= Jurong Single Member Constituency =

Parliamentary constituency in Singapore

Jurong Single Member Constituency, prior to 1988 known simply as the Jurong Constituency, was a single member constituency (SMC) in the western area in Singapore mainly in Jurong and Tuas area. It had existed since the 1959 general elections by carving a portion from Bukit Timah Constituency.

== History ==
In early October 1966, Chia Thye Poh boycotted Parliament over the ruling People's Action Party (PAP) decision to split from Malaysia. This action was part of BS' strategy to protest what it viewed as "undemocratic acts" by carrying the struggle beyond Parliament.
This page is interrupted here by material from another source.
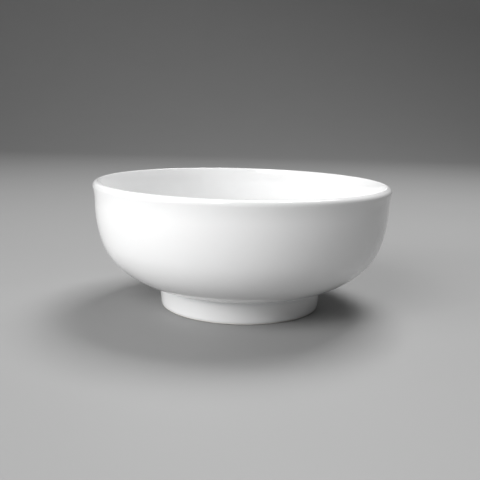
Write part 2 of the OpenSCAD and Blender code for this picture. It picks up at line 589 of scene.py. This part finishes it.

On 7 October, Chia resigned from his seat in the Parliament.

A by-elections was held on 2 November 1966 where Ho Kah Leong of the PAP won uncontested.

In 1976, part of the constituency was carved out to form Boon Lay Constituency.

In 1988, following the establishment of Group representation constituency (GRC) and SMC, it was known as Jurong SMC.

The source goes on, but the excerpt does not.